Modern Devletin Hukukî Meşrûluğu ve Savaş
Modern devlet, tarihî oluşum sürecinde, ülkesel (territorial), ulusal (national) ve egemen (sovereign) sıfatlarını kazanmıştır. Yine bu süreç içinde modern devlet, egemen devletlerin birbirleriyle olan ilişkilerini düzenleyen bir sistem olarak uluslararası hukukun da kurucu öznesi olmuştur. Böylelikle Avrupa’da, XIX. yüzyılda büyük ölçüde tamamlanıp XX. yüzyılla birlikte dünya ölçeğinde yaygınlaşan bu modern devlet ve uluslararası hukuk düzeni, ulusal devletlere göreceli de olsa bir özerklik tanımış, dolayısıyla devletlerin “iç” ve “dış” egemenliklerinden olduğu gibi, “iç” ve “dış” politikalarından da bahsedilebilmiştir[2].
Bu ayrım temelinde modern devlet, iç egemenliğini örgütleyişinde, Weber’in ünlü “meşrû zor kullanma tekeli”[3] ile bilinen hükümranlığını, süreç içinde anayasal devlet çerçevesine yerleştirilmiş bir liberal-demokratik modele dayandırmıştır. Bu modelde iç politika, David Easton tarafından teorileştirildiği üzere, “değerlerin otoriteye dayalı dağıtımı” sorununda temellenmiş bir iktidarı ele geçirme ve paylaşma faaliyeti olarak görülen, yarı korporatist bir nitelik kazanmıştır[4]. Dış politika ise, ulusal devletin varlığını güvence altına almaya dönük, “realist” çizgiler[5] taşıyagelmiştir ki, uluslararası hukuk da, her ne kadar “tamamlanmamış bir pozitif hukuk” alanı gibi görünse de, savaşı hukukî çerçeveye tabi kılmaya yönelik niteliğiyle, ulusal devletlerin kendi “çıkarları” esasında oluşturdukları kabul edilen dış politika doğrultularına, yine aynı biçimde çıkar (ve dolayısıyla savaş) ile temellendirilen uygun bir zemin oluşturabilmiştir[6].
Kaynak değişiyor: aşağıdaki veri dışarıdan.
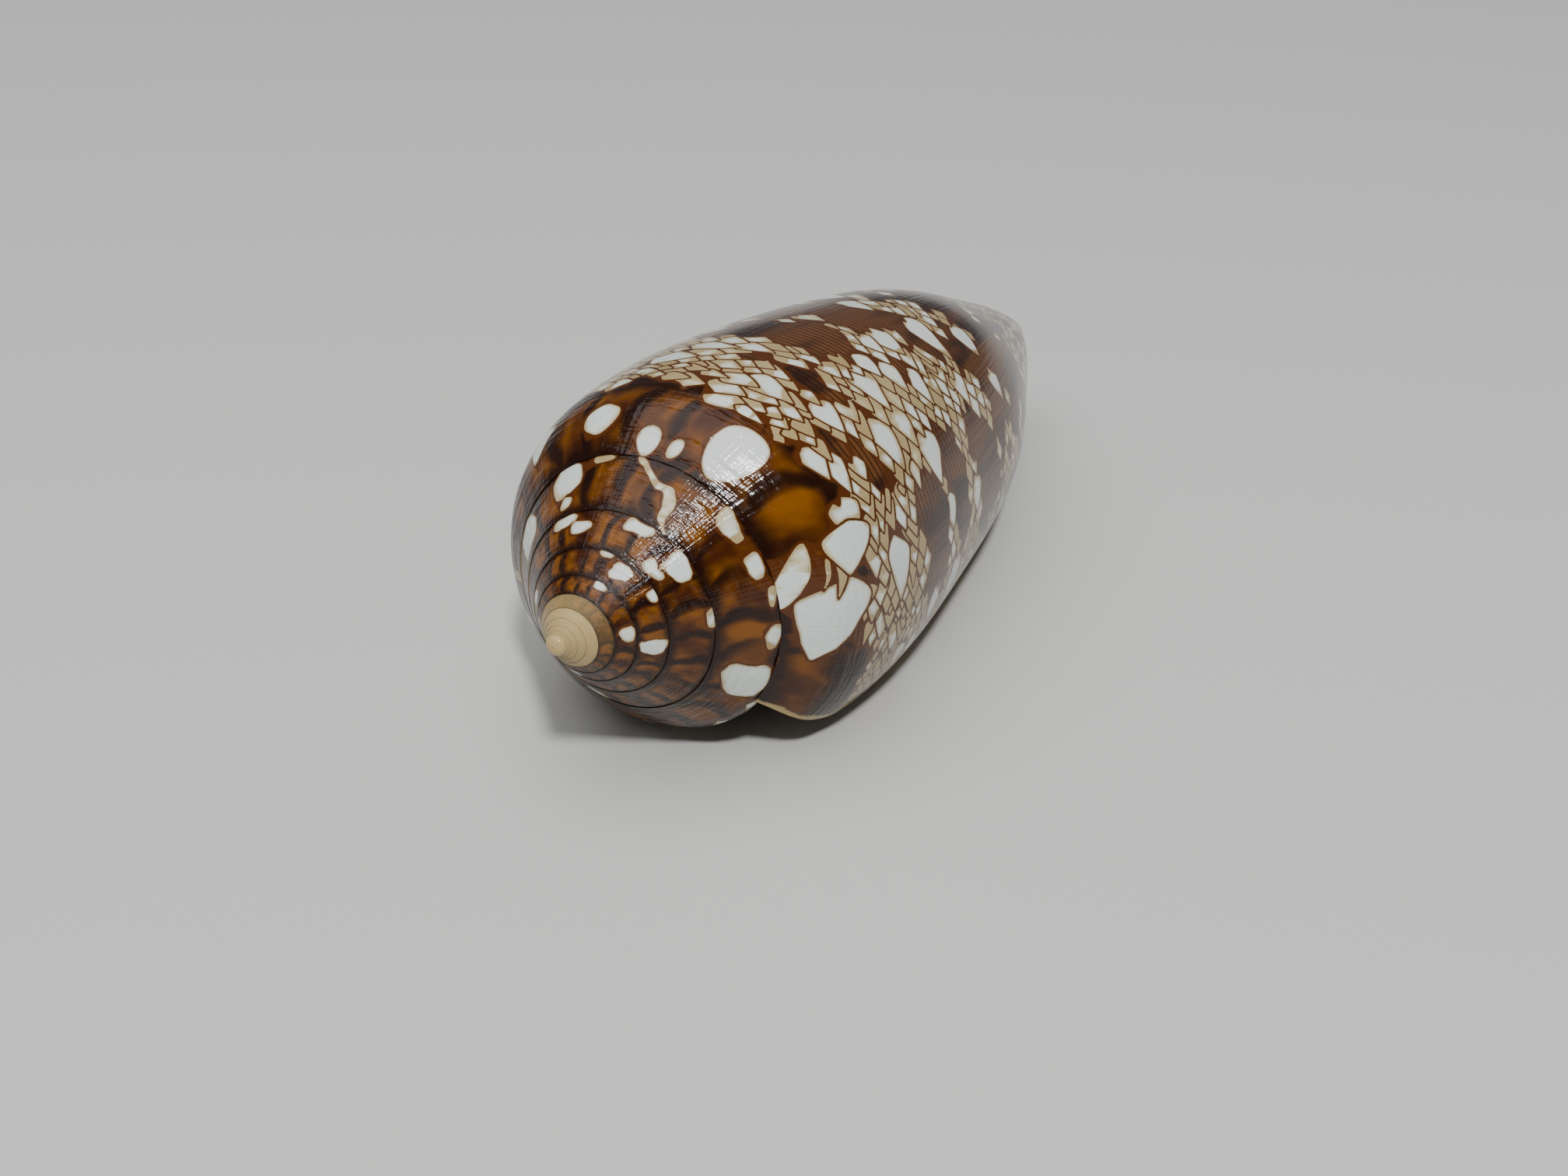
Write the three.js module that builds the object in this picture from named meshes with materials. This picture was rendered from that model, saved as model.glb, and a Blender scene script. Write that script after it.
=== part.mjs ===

Modern devletin ulusal ve uluslararası ilişkilerdeki özelliklerini ana hatlarıyla özetleyen bu tesbitler doğru ise, burada, hem iç, hem dış ilişkilerde “hukukî zemin” önemli bir tayin edici işlev üstlenmiş olmaktadır. Modern devletin ülke içinde “meşrû zor kullanma tekeli”ne sahip olması, dış ilişkilerde de hukuk aracılığıyla kendisini ifade edebilmesi, bir yanıyla, modern devletin hukuk ile adeta özdeş olması gerçeğinin tezahürleri olarak görülebilir. Ancak, devlet ile hukuk arasındaki bu özdeşlik, modern devletin zor kullanma tekelinin “meşrûluğu”na kaynaklık eden hukukun üstünlüğü kavramını anlamamızı mümkün kılsa da, üstün hukukun “geçerlilik kaynağı”nın ne olduğu ve nasıl temellendirildiği sorularına doğrudan bir cevap içermemektedir.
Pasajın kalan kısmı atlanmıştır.